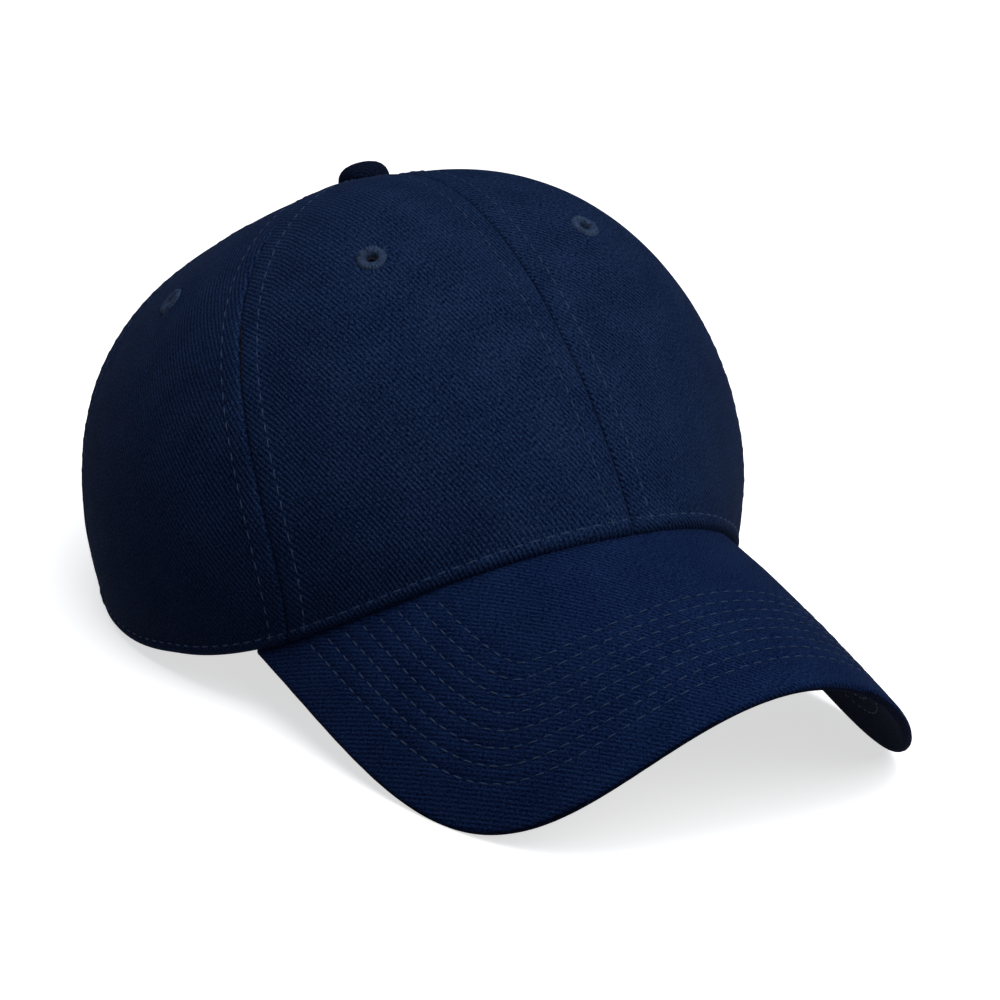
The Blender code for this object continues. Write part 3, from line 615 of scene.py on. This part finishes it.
def beside_seam(seam, t, across):
    """Angles and heights t of points at distances across a seam, square to it over the cloth."""
    angle = np.broadcast_to(seam_angle(seam, t)[:, None], (len(t), len(across))).copy()
    t = np.broadcast_to(t[:, None], angle.shape).copy()
    centre = crown_point(angle, t)
    along = np.gradient(centre, axis=0)
    out = crown_outward(angle, t)
    square = np.cross(along, out)
    target = centre - across[:, None] * square / np.linalg.norm(square, axis=-1, keepdims=True)
    for _ in range(12):
        point = crown_point(angle, t)
        by_angle = (crown_point(angle + 0.001, t) - point) / 0.001
        by_t = (crown_point(angle, t + 0.001) - point) / 0.001
        aa, at, tt = (by_angle ** 2).sum(-1), (by_angle * by_t).sum(-1), (by_t ** 2).sum(-1)
        off_a, off_t = ((target - point) * by_angle).sum(-1), ((target - point) * by_t).sum(-1)
        scale = aa * tt - at ** 2
        angle = angle + (off_a * tt - off_t * at) / scale
        t = np.clip(t + (off_t * aa - off_a * at) / scale, 0.001, 0.99)
    return angle, t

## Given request
Copy out each line exactly.

## Expected answer
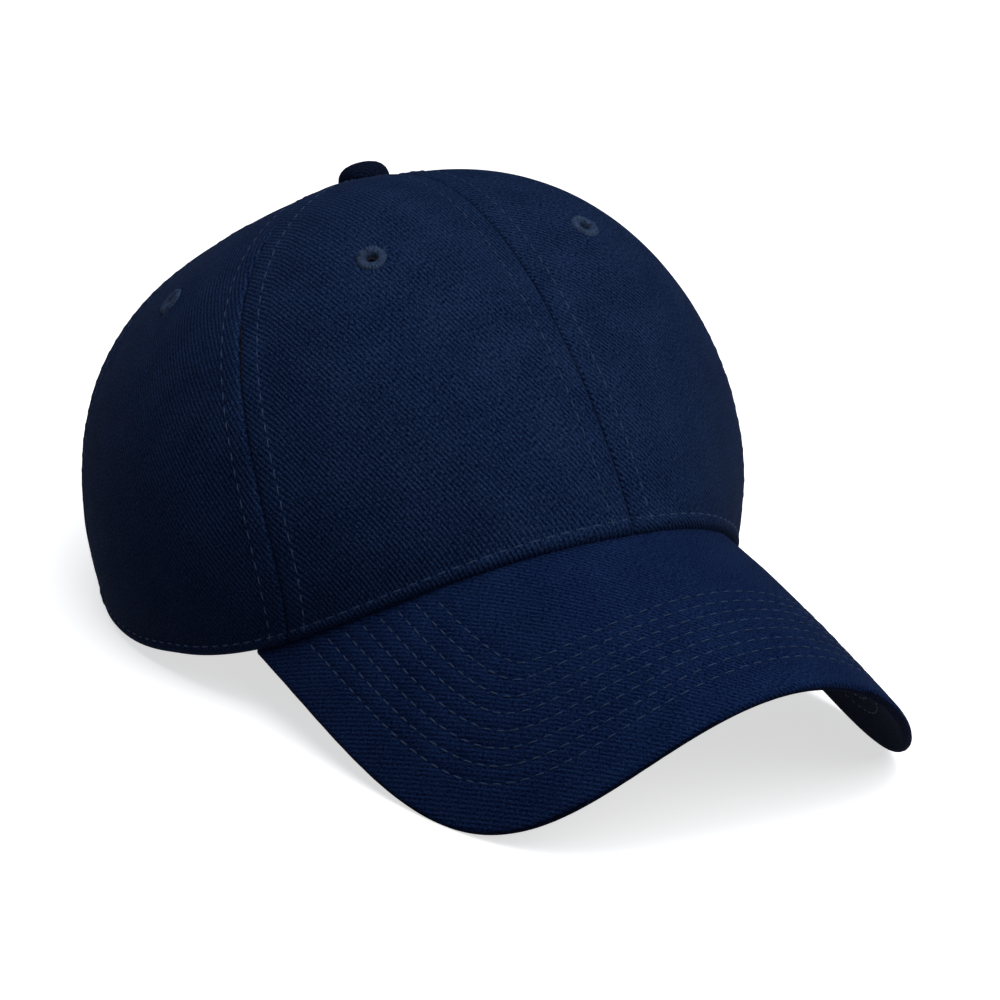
The Blender code for this object continues. Write part 3, from line 615 of scene.py on. This part finishes it.
def beside_seam(seam, t, across):
    """Angles and heights t of points at distances across a seam, square to it over the cloth."""
    angle = np.broadcast_to(seam_angle(seam, t)[:, None], (len(t), len(across))).copy()
    t = np.broadcast_to(t[:, None], angle.shape).copy()
    centre = crown_point(angle, t)
    along = np.gradient(centre, axis=0)
    out = crown_outward(angle, t)
    square = np.cross(along, out)
    target = centre - across[:, None] * square / np.linalg.norm(square, axis=-1, keepdims=True)
    for _ in range(12):
        point = crown_point(angle, t)
        by_angle = (crown_point(angle + 0.001, t) - point) / 0.001
        by_t = (crown_point(angle, t + 0.001) - point) / 0.001
        aa, at, tt = (by_angle ** 2).sum(-1), (by_angle * by_t).sum(-1), (by_t ** 2).sum(-1)
        off_a, off_t = ((target - point) * by_angle).sum(-1), ((target - point) * by_t).sum(-1)
        scale = aa * tt - at ** 2
        angle = angle + (off_a * tt - off_t * at) / scale
        t = np.clip(t + (off_t * aa - off_a * at) / scale, 0.001, 0.99)
    return angle, t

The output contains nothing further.